Obviously the remodeled flagship Walmart has shaken everyone up on the street. Stater Bros is 6 months into a total tear down (while open) remodel like they did in Oceanside. Albertsons remodeled to a nice version of Modern (Florida) decor, not the cheaper version popping up that is just paint and stick on lettering (no actual wood or tile behind the letters). So I guess Ralphs felt the need to step up as well. The neighborhood is still growing and there are some breathtaking new homes from a Japanese builder on their first US project up the street. This is probably the only area of California that is truly growing at a nearly double digit rate annually.
Ralphs did all of three things.
First, they deep cleaned the store which was long overdue.
Second, they removed the floor and went to polished concrete.
Third, they added a Starbucks kiosk with some pretty wall art showing Temecula grapevines behind it.

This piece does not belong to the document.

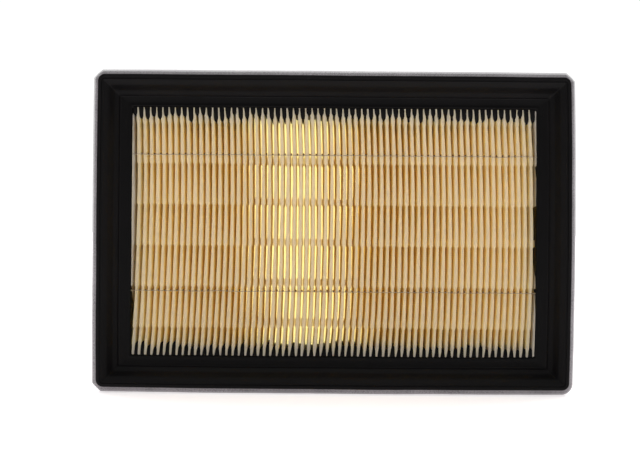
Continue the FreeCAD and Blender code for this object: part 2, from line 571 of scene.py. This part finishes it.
# Foam that has risen between the pleats at both ends: its length and width in each gap
TOP_TONGUE_LENGTH = (3.8, 8.4)
TOP_TONGUE_WIDTH = (2.05, 2.4)
BOTTOM_TONGUE_LENGTH = (4.0, 7.4)
BOTTOM_TONGUE_WIDTH = (1.6, 2.0)
REAR_TONGUE_LENGTH = (3.5, 6.5)
ROOT_FLARE = (0.05, 0.75)     # extra width of a tongue at the ledge
ROOT_FLARE_LENGTH = 2.2
TIP_BLUNTNESS = 9         # power that keeps a tongue's width until close to its tip
SHORT_SHARE = 1.6         # power that makes short tongues more common than long ones
CENTRE_SHORTENING = 0.25  # the tongues are shorter by this share in the middle of each end

rib_heights = [TOP_RIB_Z - RIB_PITCH * i for i in range(RIB_COUNT)]
tongue_count = pleat_count + 4
place_waves = Waves(70.0, 2)
place_jitter = Waves(30.0, 2)
valley_waves = Waves(32.0, 2)
width_waves = Waves(26.0, 2)
face_waves = Waves(35.0, 2)


def tongue_lengths(shortest, longest):
    """One length for each gap of an end, mostly short, and shortest in the middle of the end."""
    spread = rng.uniform(0.0, 1.0, tongue_count) ** SHORT_SHARE
    along = np.linspace(-1, 1, tongue_count)
    return (shortest + (longest - shortest) * spread) * (1 - CENTRE_SHORTENING * (1 - along ** 2))


top_lengths = tongue_lengths(*TOP_TONGUE_LENGTH)
top_widths = rng.uniform(*TOP_TONGUE_WIDTH, tongue_count)
bottom_lengths = tongue_lengths(*BOTTOM_TONGUE_LENGTH)
bottom_widths = rng.uniform(*BOTTOM_TONGUE_WIDTH, tongue_count)
rear_lengths = rng.uniform(*REAR_TONGUE_LENGTH, (2, tongue_count))
top_flares = rng.uniform(*ROOT_FLARE, tongue_count)
bottom_flares = rng.uniform(*ROOT_FLARE, tongue_count)


def drift(x, z):
    """Sideways drift of the pleats in their height: they lean right, then swing back to the left."""
    down = (DRIFT_TOP - z) / DRIFT_SPAN
    across = (x + opening_half) / (2 * opening_half)
    lean = LEAN[0] + (LEAN[1] - LEAN[0]) * across
    bend = BEND[0] + (BEND[1] - BEND[0]) * across
    return lean * down + bend * down ** 2


def rib_share(z):
    """1 on a pressed rib, 0 away from it."""
    total = np.zeros_like(z)
    inner = RIB_HEIGHT / 2 - RIB_SLOPE / 2
    outer = RIB_HEIGHT / 2 + RIB_SLOPE / 2
    for rib in rib_heights:
        total += 1 - smooth_step(np.abs(z - rib), inner, outer)
    return total


def below_rib(z):
    """0 just below a rib, rising to 1 just above the next rib down."""
    position = ((TOP_RIB_Z - RIB_HEIGHT / 2 - z) / RIB_PITCH) % 1.0
    return np.clip(position / (1 - RIB_HEIGHT / RIB_PITCH), 0.0, 1.0)


def tongue_half(from_edge, length, width, root_flare=0.0):
    """Half the width of a tongue of foam at a distance from the ledge; 0 past its rounded tip."""
    share = np.clip(from_edge / length, 0.0, 1.0)
    flare = root_flare * (1 - smooth_step(from_edge, 0.0, ROOT_FLARE_LENGTH))
    return (width + flare) / 2 * np.sqrt(1 - share ** TIP_BLUNTNESS)


def top_tongue_half(i, z):
    """Half the width of the tongue that hangs into gap i from the upper ledge."""
    return tongue_half(opening_high - z, top_lengths[i + 1], top_widths[i + 1], top_flares[i + 1])


def bottom_tongue_half(i, z):
    """Half the width of the tongue that stands in gap i on the lower ledge."""
    return tongue_half(z - opening_low, bottom_lengths[i + 1], bottom_widths[i + 1], bottom_flares[i + 1])


def gap_centre(i, z):
    """Middle of the inlet gap between crests i and i + 1."""
    x = -opening_half + (i + 0.5) * pleat_pitch
    wander = PLACE_WANDER * place_waves(x, z)
    jitter = PLACE_JITTER * place_jitter(JITTER_ACROSS * x, z)
    return x + drift(x, z) + wander + jitter


def gap_half(i, z):
    """Half the width of that gap at the crests."""
    x = -opening_half + (i + 0.5) * pleat_pitch
    gap = GAP_BELOW_RIB + (GAP_ABOVE_RIB - GAP_BELOW_RIB) * below_rib(z) ** GAP_NARROWING
    gap = gap + (GAP_AT_RIB - gap) * rib_share(z)
    gap = gap + WIDTH_WANDER * width_waves(WIDTH_ACROSS * x, WIDTH_UP * z)
    return np.maximum(gap / 2, np.maximum(top_tongue_half(i, z), bottom_tongue_half(i, z)))


def rear_centre(i, z):
    """Middle of the fold at the back of the gap between crests i and i + 1."""
    x = -opening_half + (i + 0.5) * pleat_pitch
    low_share = 1 - smooth_step(z, opening_low + LOW_ZONE[0], opening_low + LOW_ZONE[1])
    skew = VALLEY_SKEW + (LOW_VALLEY_SKEW - VALLEY_SKEW) * low_share
    return gap_centre(i, z) + skew + VALLEY_WANDER * valley_waves(VALLEY_ACROSS * x, VALLEY_UP * z)


# Rows of the sheet: distances from each end of the opening, from the middle of a rib, and as shares of
# the stretch from one rib down to the next
END_ROWS = (0.0, 1.2, 2.4, 3.6, 4.6, 5.6, 6.8, 8.4)
RIB_ROWS = (-2.15, -1.25, 0.0, 1.25, 2.15)
BETWEEN_RIBS = (0.22, 0.40, 0.58, 0.76)
ABOVE_TOP_RIB = 0.25
LEAST_ROW_STEP = 0.6


def sheet_heights():
    """Heights of the sheet's rows: close together at the ribs and near the potted ends."""
    heights = [media_low[2], media_high[2]]
    heights += [opening_low + step for step in END_ROWS]
    heights += [opening_high - step for step in END_ROWS]
    for rib in rib_heights:
        heights += [rib + step for step in RIB_ROWS]
        heights += [rib - RIB_PITCH * share for share in BETWEEN_RIBS]
    heights.append(TOP_RIB_Z + RIB_PITCH * ABOVE_TOP_RIB)
    heights = sorted(heights)
    kept = heights[:1]
    for height in heights[1:-1]:
        if height - kept[-1] > LEAST_ROW_STEP:
            kept.append(height)
    return np.array(kept + heights[-1:])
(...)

That is the entire remodel. Zero repaint. Zero new graphics. And worse, this store's last remodel was botched as they had some wall lighting over department graphics to light them up while the rest was dark. It's still that way, bright and dark areas all along the perimeter wall with no rhyme or reason unless you're along the wall and look up and see the misplaced fixtures. The store also had aisle hangers that were not centered properly, some practically over the gondola, and they didn't fix this either. Meanwhile Stater Bros is finishing up a half year long remodel down the street where every single perimeter department was moved and physically rebuilt from scratch, every refrigeration unit replaced, the only area not moved is the service meat counter. For all intents and purposes it is a completely new store, even the drop ceiling was raised and replaced so it is now even all across the store.
Absolutely zero investment by Kroger here and the grand reopening signs out front seem to just be confusing the customers who see the same damn store exactly the way it was.
Maybe they did a center store reset (does it still have a Kitchen Place?)? Typically a center store reset would not warrant a "grand reopening" ad though.
Maybe they made some changes to produce/bakery/deli?
Was the floor in bad condition that warranted removal? Wasn't the last time I was there, but it has been a while.
With how their latest interior looks maybe it is a good thing they just kept the other interior (I don't like that interior either).
So yes, basically they did a grand reopening for a center store reset and concrete floor. Pathetic.